Android is a monster of Google’s own creation, dominating smartphones across the globe but stumbling over its own ecosystem in a series of fragmented OS releases, and slow integration with other Google platforms and services. The result is an interesting love-hate relationship developers are manifesting with the mobile OS, as app makers’ interest wanes in some areas but surges on the social side.
According to a recent report from IDC and Appcelerator, Android phones and tablets are slowly eroding in developer interest levels within Appcelerator’s network, dropping for four quarters in a row. This quarter, interest in Android phones dropped 4.7 percentage points to 78.6 percent of the total market share, with tablets dropping 2.2 percentage points to 65.9 percent. Oddly enough, developer interest continues to drag even as Android unit shipments continue to grow.
Fragmentation gives way to HTML5
This seems to highlight Android’s fragmentation across the board. As mobile strategies mature, so too must Android’s platform, and supporting the varied needs of the developer community will strengthen Android’s position in the long run. According to Appcelerator’s principal mobile strategist Mike King, Android’s decline “has everything to do with fragmentation; not just the devices but the monetization schemes as well.”
While Android is sandwiched between iOS and Windows as the second-most popular OS on Appcelerator’s developer platform, it’s not necessarily losing out right to iOS. HTML5 is expected to play a bigger role in the mobile app development space throughout 2012, shifting the market towards web apps with broader standards that work across all the rival operating systems. While native apps have dominated the space, this year will highlight HTML5 with more browser and hybrid apps, integrating native code and substantial amounts of HTML5. The modified approach is the latest iteration of a trend we’ve seen from mobile app developers these past two years, as they seek more direct interactions with consumers over allegiance to one particular OS.
Google’s opportunity to beat Facebook
Where Google really has an opportunity is on the social side, as the search engine’s extended product line is primed for Android integration. Developer interest is growing around social mobile trends, and Google is a front runner in this arena thanks to its range of assets including Google+, search, Gmail, Android and Google Play. This is an encouraging set up for developers’ social strategies in 2012, making Google much more attractive than Facebook for networking on the go. In fact, the IDC-Appcelerator report reveals that Google’s collection of products and services is more important to developer tactics than Facebook’s social graph.

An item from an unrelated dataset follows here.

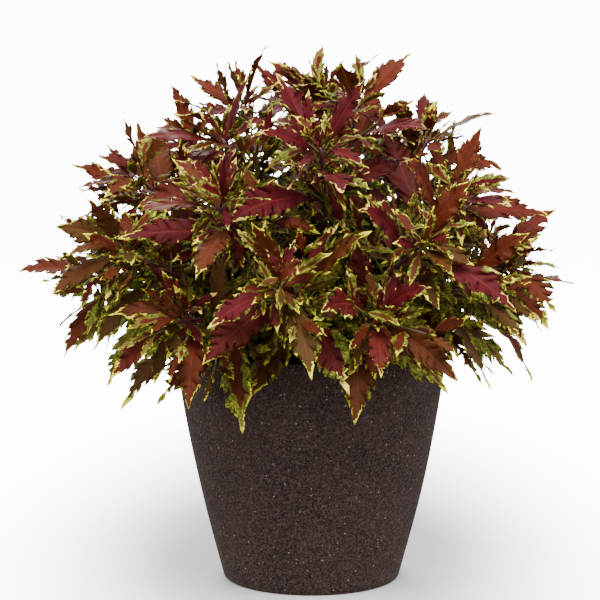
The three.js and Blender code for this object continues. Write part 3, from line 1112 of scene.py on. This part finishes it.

“This translates into a big competitive opportunity for Google—and potential significant risk for Facebook—especially because developers perceive Google as innovating faster than Facebook,” said Scott Ellison, VP Mobile & Connected Consumer Platforms at IDC. “Add to that, Google itself is clearly gearing up to leverage its network effects, one example being the alteration of its privacy policies to allow sharing of user data across its services.”